Animal that doesn't survive on oxygen discovered

Scientists have discovered an animal that does not need oxygen to produce energy needed for its survival, a finding that changes one of science's assumptions about the animal world.

The tiny, less than 10-celled parasite Henneguya salminicola lives in salmon muscle, according to the finding published on Tuesday in the journal PNAS.

As it evolved, the animal, which is a relative of jellyfish and corals, gave up breathing and consuming oxygen -- or became anaerobic -- to produce energy.

"Aerobic respiration was thought to be ubiquitous in animals, but now we confirmed that this is not the case," said Dorothee Huchon, a professor at Tel Aviv University (TAU) in Israel.

"Our discovery shows that evolution can go in strange directions. Aerobic respiration is a major source of energy, and yet we found an animal that gave up this critical pathway," Huchon said.

Some other organisms like fungi, amoebas or ciliate lineages in anaerobic environments have lost the ability to breathe over time, the researchers said.

The new study demonstrates that the same can happen to an animal -- possibly because the parasite happens to live in an anaerobic environment, they said.

The researchers noted that the parasite's anaerobic nature was an accidental discovery.

While assembling the Henneguya genome, Huchon found that it did not include a mitochondrial genome.

The mitochondria is the powerhouse of the cell where oxygen is captured to make energy, so its absence indicated that the animal was not breathing oxygen.

Until the new discovery, there was debate regarding the possibility that organisms belonging to the animal kingdom could survive in anaerobic environments, the researchers said.

The assumption that all animals are breathing oxygen was based, among other things, on the fact that animals are multicellular, highly developed organisms, which first appeared on the Earth when oxygen levels rose, they said.

"It's not yet clear to us how the parasite generates energy," Huchon said.

"It may be drawing it from the surrounding fish cells, or it may have a different type of respiration such as oxygen-free breathing, which typically characterises anaerobic non-animal organisms," she said.

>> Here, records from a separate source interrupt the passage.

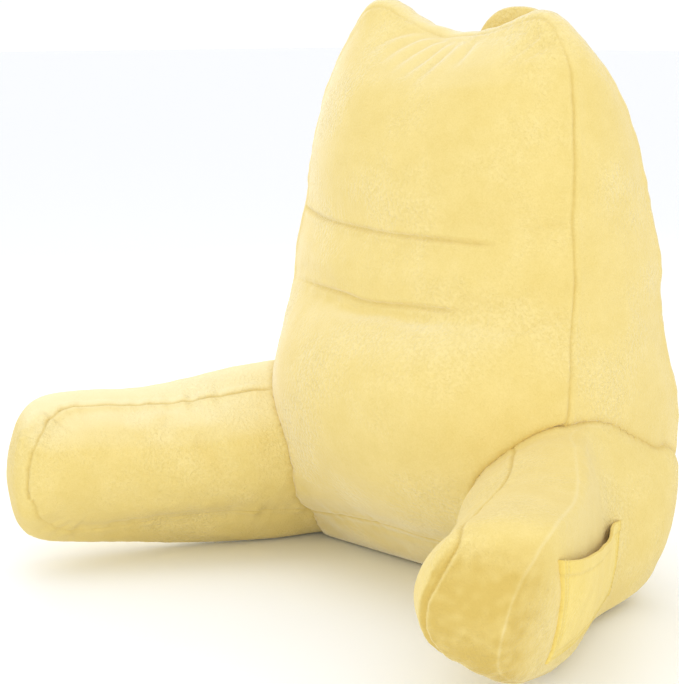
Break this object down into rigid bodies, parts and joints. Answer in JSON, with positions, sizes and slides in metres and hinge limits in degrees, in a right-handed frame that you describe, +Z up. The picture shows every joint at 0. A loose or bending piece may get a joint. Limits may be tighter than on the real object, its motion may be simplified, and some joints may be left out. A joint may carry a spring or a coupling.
{
  "type": "reading pillow",
  "caption": "Backrest reading pillow: a wedge-shaped padded back between two curved padded arms, with side pockets on the arms and a carry handle behind the top seam.",
  "frame": {"origin": "centre of the bounding box on the surface the pillow rests on", "axes": "+Z up, -Y towards the open front between the arms, +X to the right of someone facing the pillow"},
  "size_m": [0.7188, 0.4939, 0.5863],
  "materials": {
    "plush": "pale yellow short-pile plush, matt, with a faint nap"
  },
  "bodies": {
    "root": {"backrest": "plush", "arm_right": "plush", "arm_left": "plush", "phone_pocket": "plush", "tablet_pocket": "plush", "handle": "plush"}
  },
  "joints": []
}
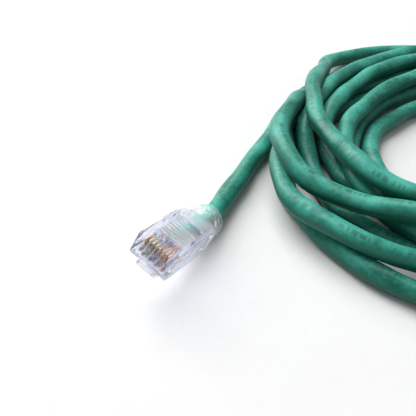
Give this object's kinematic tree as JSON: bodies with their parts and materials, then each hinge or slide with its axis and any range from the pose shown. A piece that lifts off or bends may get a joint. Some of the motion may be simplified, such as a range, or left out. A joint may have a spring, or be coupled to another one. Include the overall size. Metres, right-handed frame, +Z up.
{
  "type": "ethernet patch cable",
  "caption": "Coiled round green network patch cable with a clear modular plug, clear boot, gold contacts and spring latch at each end.",
  "frame": {"origin": "on the floor under the middle of plug A's box (plug A and its boot, without the cable and plug B)", "axes": "+Z up from the floor, +Y from plug A's nose towards its cable, +X to the right of plug A seen from its nose end, towards the coil"},
  "size_m": [0.14, 0.1824, 0.0187],
  "materials": {
    "clear_plastic": "clear moulded polycarbonate, faint violet tint",
    "clear_vinyl": "clear soft moulded plastic, slightly hazy",
    "gold_plate": "gold plating over bronze",
    "green_jacket": "satin extruded PVC, slightly lumpy",
    "wire_white_orange": "extruded wire insulation",
    "wire_orange": "extruded wire insulation",
    "wire_white_green": "extruded wire insulation",
    "wire_blue": "extruded wire insulation",
    "wire_white_blue": "extruded wire insulation",
    "wire_green": "extruded wire insulation",
    "wire_white_brown": "extruded wire insulation",
    "wire_brown": "extruded wire insulation"
  },
  "bodies": {
    "root": {"housing_a": "clear_plastic", "load_bar_a": "clear_plastic", "strain_relief_a": "clear_plastic", "boot_a": "clear_vinyl", "contact_a1": "gold_plate", "contact_a2": "gold_plate", "contact_a3": "gold_plate", "contact_a4": "gold_plate", "contact_a5": "gold_plate", "contact_a6": "gold_plate", "contact_a7": "gold_plate", "contact_a8": "gold_plate", "wire_a1": "wire_white_orange", "wire_a2": "wire_orange", "wire_a3": "wire_white_green", "wire_a4": "wire_blue", "wire_a5": "wire_white_blue", "wire_a6": "wire_green", "wire_a7": "wire_white_brown", "wire_a8": "wire_brown", "housing_b": "clear_plastic", "load_bar_b": "clear_plastic", "strain_relief_b": "clear_plastic", "boot_b": "clear_vinyl", "contact_b1": "gold_plate", "contact_b2": "gold_plate", "contact_b3": "gold_plate", "contact_b4": "gold_plate", "contact_b5": "gold_plate", "contact_b6": "gold_plate", "contact_b7": "gold_plate", "contact_b8": "gold_plate", "wire_b1": "wire_white_orange", "wire_b2": "wire_orange", "wire_b3": "wire_white_green", "wire_b4": "wire_blue", "wire_b5": "wire_white_blue", "wire_b6": "wire_green", "wire_b7": "wire_white_brown", "wire_b8": "wire_brown", "cable_lead": "green_jacket", "cable_tail": "green_jacket", "cable_coil": "green_jacket"},
    "latch_a": {"latch_a": "clear_plastic"},
    "latch_b": {"latch_b": "clear_plastic"}
  },
  "joints": [
    {"name": "latch_a_press", "type": "hinge", "parent": "root", "child": "latch_a", "pos_m": [-0.00148, -0.01352, 0.01021], "axis": [0.9426, -0.1158, -0.3131], "range_deg": [0, 12], "stiffness_Nm_per_rad": 0.3},
    {"name": "latch_b_press", "type": "hinge", "parent": "root", "child": "latch_b", "pos_m": [0.089, 0.0612, 0.0089], "axis": [-1, 0, 0], "range_deg": [0, 12], "stiffness_Nm_per_rad": 0.3}
  ]
}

According to Huchon, the discovery bears enormous significance for evolutionary research.

"It is generally thought that during evolution, organisms become more and more complex, and that simple single-celled or few-celled organisms are the ancestors of complex organisms," she said.

"But here, right before us, is an animal whose evolutionary process is the opposite. Living in an oxygen-free environment, it has shed unnecessary genes responsible for aerobic respiration and become an even simpler organism, Huchon added.